Golding seeking to mislead public, says PNP
People’s National Party (PNP) General-Secretary Donald Buchanan has rubbished Jamaica Labour Party (JLP) leader Bruce Golding’s claim that former PNP president Michael Manley refused to accept the title Most Honourable during his first tenure as prime minister in the 1970s but did so during his second stint as head of the Government after re-election in the 1989.
The People’s National Party flatly denies that Mr Manley had been offered the title of Most Honourable at any point during his tenure as prime minister of Jamaica,” Buchanan said in a letter to the Observer on Friday. “During the periods that Mr Manley served as prime minister, the protocol allowed only for the governor-general to be conferred with the title Most Honourable.”
Buchanan was responding to Golding’s claim made in an address to JLP supporters at a Generation 2000 (G2K) branch relaunch on the UTech campus in Papine, Kingston on February 22 and reported in the Daily Observer on February 23.

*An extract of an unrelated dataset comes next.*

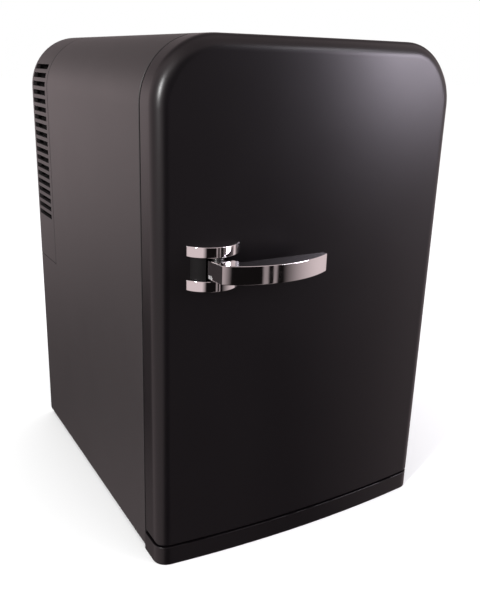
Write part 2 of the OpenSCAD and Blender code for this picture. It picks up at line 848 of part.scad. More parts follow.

Golding had said he would not want the title ‘The Most Honourable’ affixed to his name were he to become prime minister. He said he supported the position of late former Prime Minister Manley who, he said, also refused to accept the title during his first stint as prime minister from 1972 to 1980. However, Manley eventually accepted the title when he returned to office in 1989, Golding claimed.
But Buchanan, charging that Golding had established a pattern of “seeking to mislead the public” pointed out that the JLP leader’s claim was historically impossible as Manley died three years before the decision was taken to confer the title on prime ministers.
“The title of Most Honourable being conferred on Prime Ministers past and present resulted from an amendment to the National Honours and Awards Amendment Act of 2002, which means that Mr Manley would have received the title posthumously, as he died on March 6, 1997,” Buchanan wrote.
“The PNP sees Mr Golding’s hallucinatory utterances as a continuation of his deliberately trying to smear others for political expediency and is again warning the Jamaican public to beware of Mr Golding’s apparent willingness to do anything to try to attain state power,” Buchanan added.
He said that Golding also tried to mislead JLP supporters at a meeting at the Jamaica Conference Centre on January 21 this year when he told them that the PNP was having a meeting in rural Jamaica at that very same time to test the ground for
an election.
“As we speak, as we are meeting here at the Conference Centre they are having a similar meeting at Dinthill Technical High School,” Buchanan said Golding was reported as saying. “The purpose of the meeting is, I understand, to get feedback from the ground as to how it stay, how wi look. And the blow-by-blow account that I have been getting as to what is happening at the meeting indicates that to me that some people want to go early and some people say we have to wait..”
However, Buchanan said the PNP did not have a meeting at Dinthill High School on January 21. “Not even a group meeting. The National Executive Council meeting of the PNP was held at Dinthill High School on January 28, 2007. One week after Mr Golding spoke.”
Added Buchanan: “Hallucinations can be dangerous, especially in someone seeking to lead this nation. He needs to have the voice(s) giving the blow by blow account silenced. The Jamaican public, for its part, needs to send Mr Golding the strongest possible response to his disturbing behaviour.